— Given instruction —
Lines that include the word "JSON" are the ones to copy.

— Records to process —
──────────

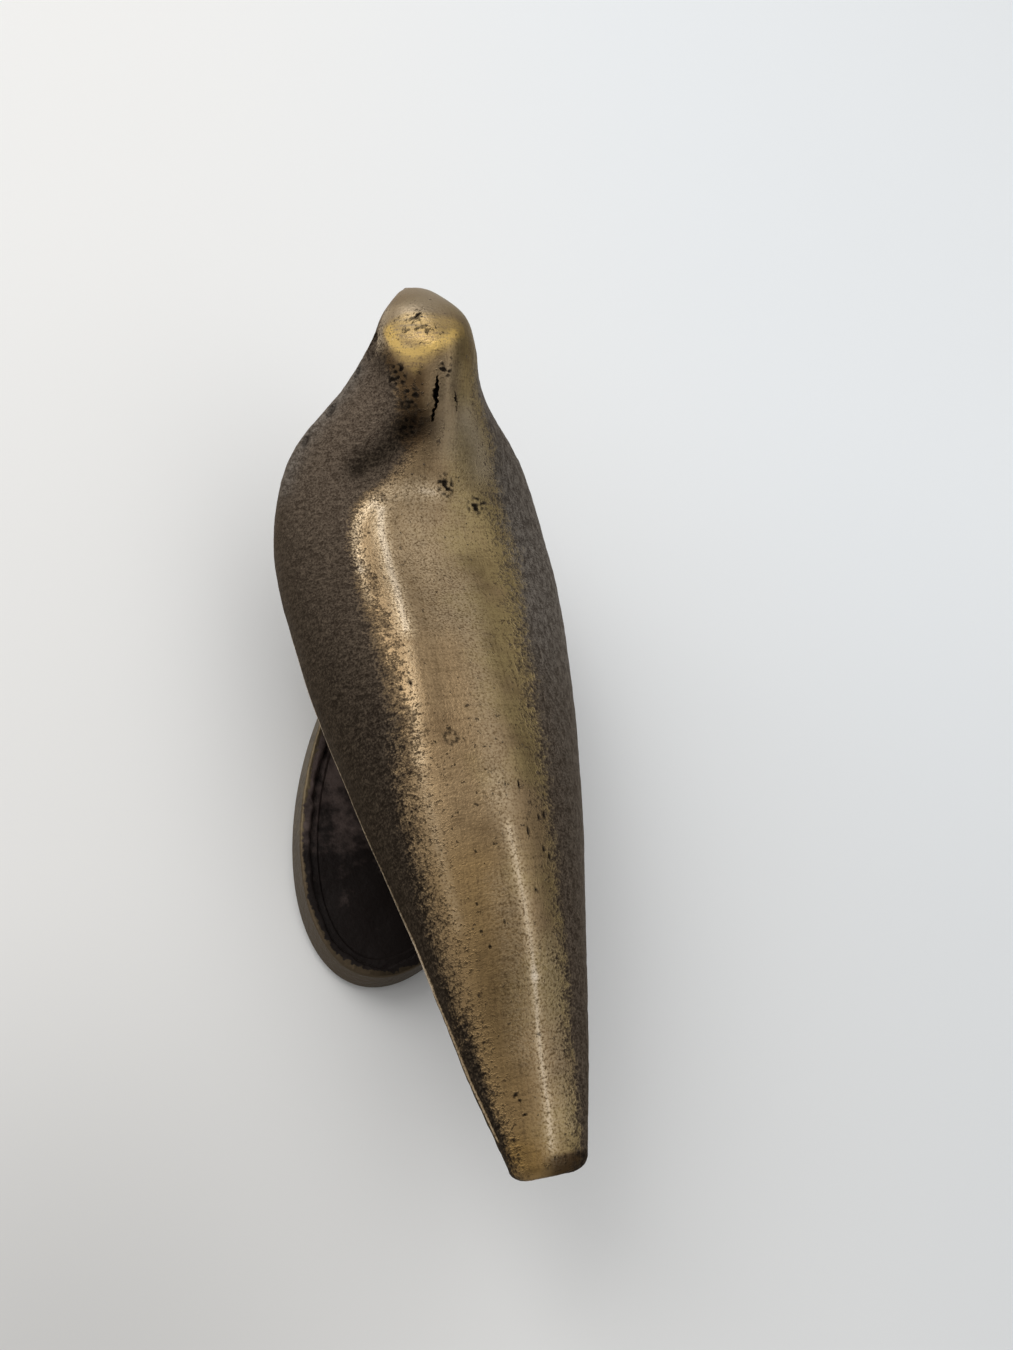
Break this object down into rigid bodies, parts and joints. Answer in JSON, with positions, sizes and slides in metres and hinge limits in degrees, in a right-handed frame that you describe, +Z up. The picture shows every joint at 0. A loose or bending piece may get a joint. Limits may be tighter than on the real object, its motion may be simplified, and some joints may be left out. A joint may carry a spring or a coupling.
{
  "type": "cast brass dove figurine on an oval foot",
  "caption": "Stylised dove cast in brass, with worn bright back and dark flanks, on a short stem and an oval dished foot.",
  "frame": {"origin": "centre of the felt's underside, on the axis of the fixing screw, on the surface that the object stands on", "axes": "+Z up, +Y towards the bird's tail, -Y towards its beak, +X towards the bird's left side"},
  "size_m": [0.0454, 0.1302, 0.0487],
  "materials": {
    "bird_brass": "cast skin with brown patina, worn satin-bright on the back and crown",
    "foot_brass": "cast, dark brown patina, worn to dull brass on the rim",
    "stem_brass": "turned, dulled",
    "screw_steel": "plain turned steel",
    "spring_steel": "oiled spring steel",
    "felt": "pressed wool felt, dark green"
  },
  "bodies": {
    "root": {"bird_casting": "bird_brass", "foot_casting": "foot_brass", "stem": "stem_brass", "fixing_screw": "screw_steel", "spring_washer": "spring_steel", "felt_pad": "felt"}
  },
  "joints": []
}
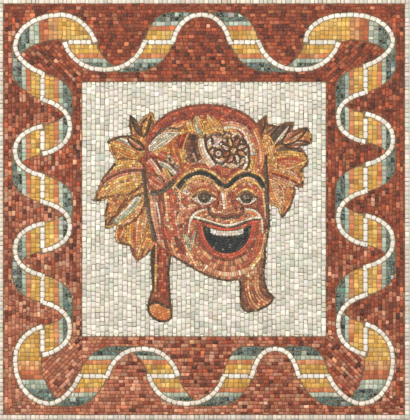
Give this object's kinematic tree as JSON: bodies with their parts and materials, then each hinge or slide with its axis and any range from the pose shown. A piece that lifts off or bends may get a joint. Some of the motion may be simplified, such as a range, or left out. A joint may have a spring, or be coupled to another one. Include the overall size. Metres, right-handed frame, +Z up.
{
  "type": "mosaic panel",
  "caption": "Upright wall panel of marble tesserae in mortar: wavy folded ribbon on a red border round a white field with a leaf-wreathed theatre mask.",
  "frame": {"origin": "centre of the flat back face, where the panel meets the wall", "axes": "+X right along the width, +Y into the wall, +Z up along the height; the face looks towards -Y"},
  "size_m": [0.856, 0.026, 0.876],
  "materials": {
    "mortar": "trowelled grey cement mortar, matt",
    "white_marble": "split marble tesserae, cream white, satin",
    "red_marble": "split marble tesserae, brick red, satin",
    "yellow_marble": "split marble tesserae in rows of yellow, orange, light and dark green, satin",
    "ochre_marble": "small split marble tesserae, ochre and yellow, satin",
    "terracotta_marble": "small split marble tesserae, orange red, satin",
    "brown_marble": "small split marble tesserae, dark red and brown, satin",
    "dark_marble": "small split marble tesserae, dark green grey, satin"
  },
  "bodies": {
    "root": {"mortar_slab": "mortar", "edge_row": "white_marble", "white_field": "white_marble", "ribbon_white_line": "white_marble", "ground_outer": "red_marble", "ground_inner": "red_marble", "strap_left": "brown_marble", "strap_right": "brown_marble", "leaves_left": "ochre_marble", "leaves_right": "ochre_marble", "mask_crown": "red_marble", "mask_fillet": "yellow_marble", "mask_curls": "ochre_marble", "mask_face": "terracotta_marble", "mask_jaw": "terracotta_marble", "mask_brows": "dark_marble", "mask_eye_left": "white_marble", "mask_eye_right": "white_marble", "mask_mouth": "dark_marble", "mask_teeth": "white_marble", "ribbon_left_1_outer": "yellow_marble", "ribbon_left_1_inner": "yellow_marble", "ribbon_left_2_outer": "yellow_marble", "ribbon_left_2_inner": "yellow_marble", "ribbon_left_3_outer": "yellow_marble", "ribbon_left_3_inner": "yellow_marble", "ribbon_left_4_outer": "yellow_marble", "ribbon_left_4_inner": "yellow_marble", "ribbon_left_5_outer": "yellow_marble", "ribbon_left_5_inner": "yellow_marble", "ribbon_left_6_outer": "yellow_marble", "ribbon_left_6_inner": "yellow_marble", "ribbon_bottom_1_outer": "yellow_marble", "ribbon_bottom_1_inner": "yellow_marble", "ribbon_bottom_2_outer": "yellow_marble", "ribbon_bottom_2_inner": "yellow_marble", "ribbon_bottom_3_outer": "yellow_marble", "ribbon_bottom_3_inner": "yellow_marble", "ribbon_bottom_4_outer": "yellow_marble", "ribbon_bottom_4_inner": "yellow_marble", "ribbon_right_1_outer": "yellow_marble", "ribbon_right_1_inner": "yellow_marble", "ribbon_right_2_outer": "yellow_marble", "ribbon_right_2_inner": "yellow_marble", "ribbon_right_3_outer": "yellow_marble", "ribbon_right_3_inner": "yellow_marble", "ribbon_right_4_outer": "yellow_marble", "ribbon_right_4_inner": "yellow_marble", "ribbon_right_5_outer": "yellow_marble", "ribbon_right_5_inner": "yellow_marble", "ribbon_right_6_outer": "yellow_marble", "ribbon_right_6_inner": "yellow_marble", "ribbon_top_1_outer": "yellow_marble", "ribbon_top_1_inner": "yellow_marble", "ribbon_top_2_outer": "yellow_marble", "ribbon_top_2_inner": "yellow_marble", "ribbon_top_3_outer": "yellow_marble", "ribbon_top_3_inner": "yellow_marble", "ribbon_top_4_outer": "yellow_marble", "ribbon_top_4_inner": "yellow_marble"}
  },
  "joints": []
}
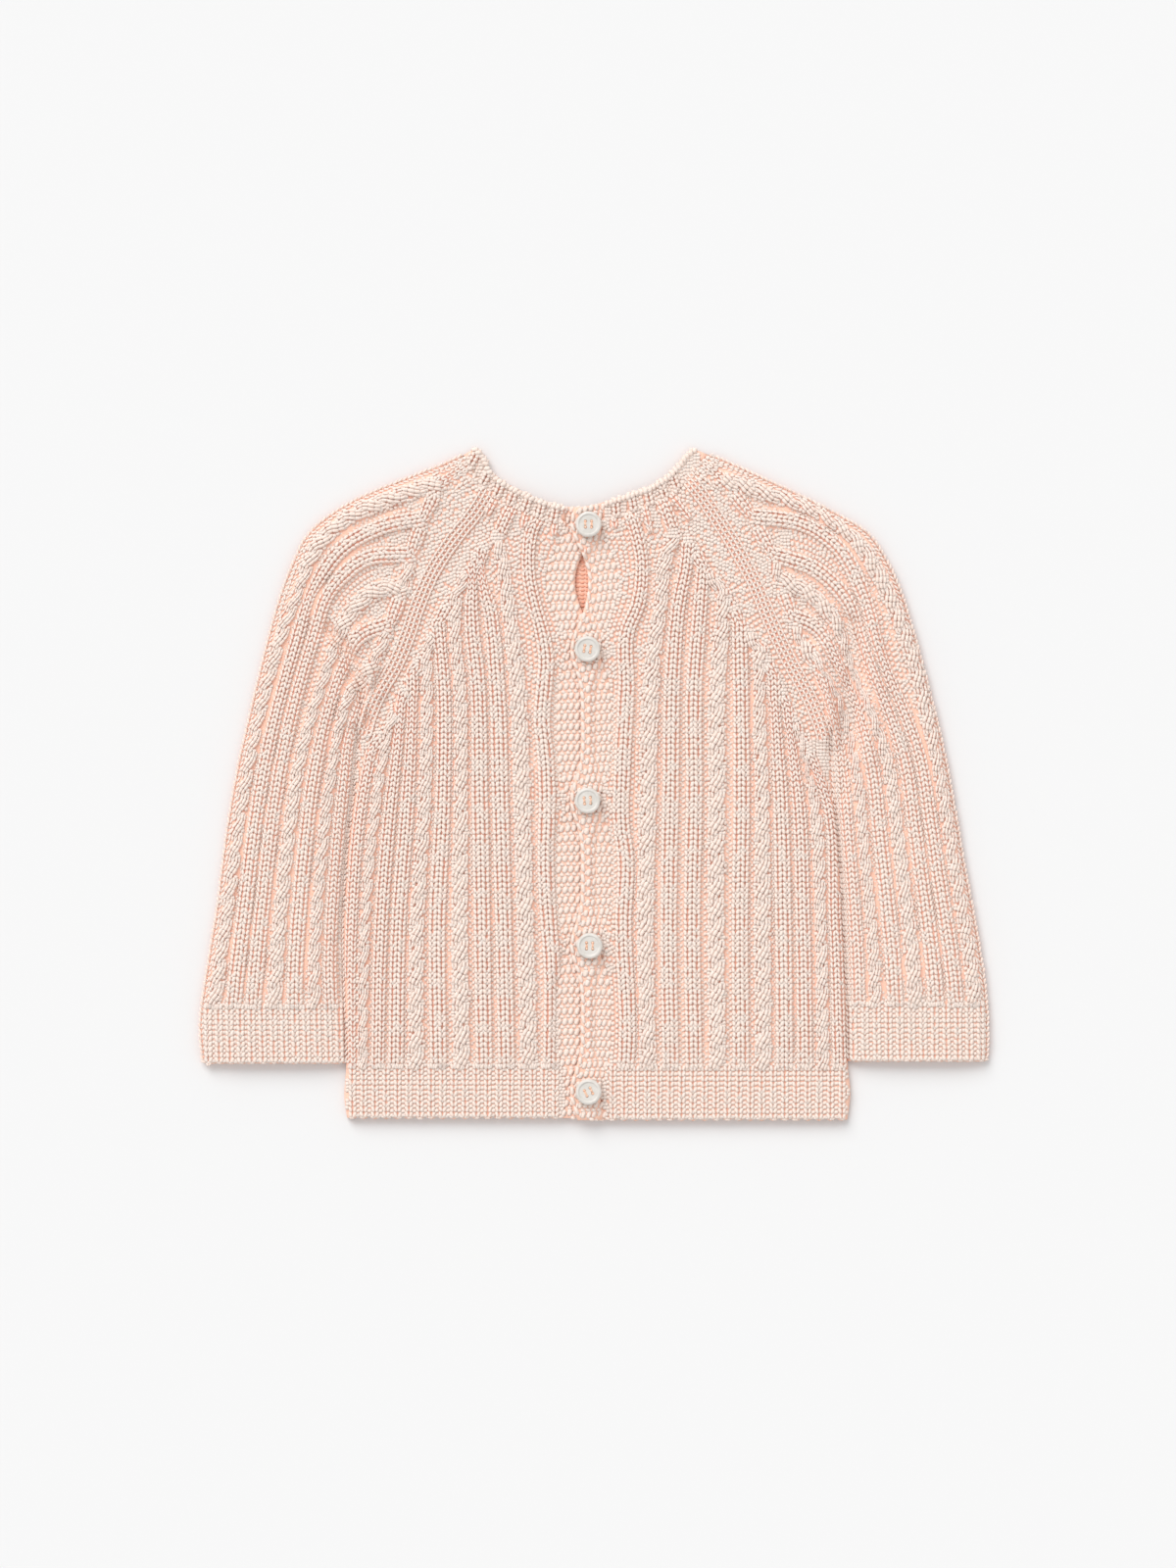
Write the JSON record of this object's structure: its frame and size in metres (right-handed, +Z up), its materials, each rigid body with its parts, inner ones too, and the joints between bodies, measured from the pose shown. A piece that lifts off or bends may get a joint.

──────────

— Full output —
Break this object down into rigid bodies, parts and joints. Answer in JSON, with positions, sizes and slides in metres and hinge limits in degrees, in a right-handed frame that you describe, +Z up. The picture shows every joint at 0. A loose or bending piece may get a joint. Limits may be tighter than on the real object, its motion may be simplified, and some joints may be left out. A joint may carry a spring or a coupling.
Give this object's kinematic tree as JSON: bodies with their parts and materials, then each hinge or slide with its axis and any range from the pose shown. A piece that lifts off or bends may get a joint. Some of the motion may be simplified, such as a range, or left out. A joint may have a spring, or be coupled to another one. Include the overall size. Metres, right-handed frame, +Z up.
Write the JSON record of this object's structure: its frame and size in metres (right-handed, +Z up), its materials, each rigid body with its parts, inner ones too, and the joints between bodies, measured from the pose shown. A piece that lifts off or bends may get a joint.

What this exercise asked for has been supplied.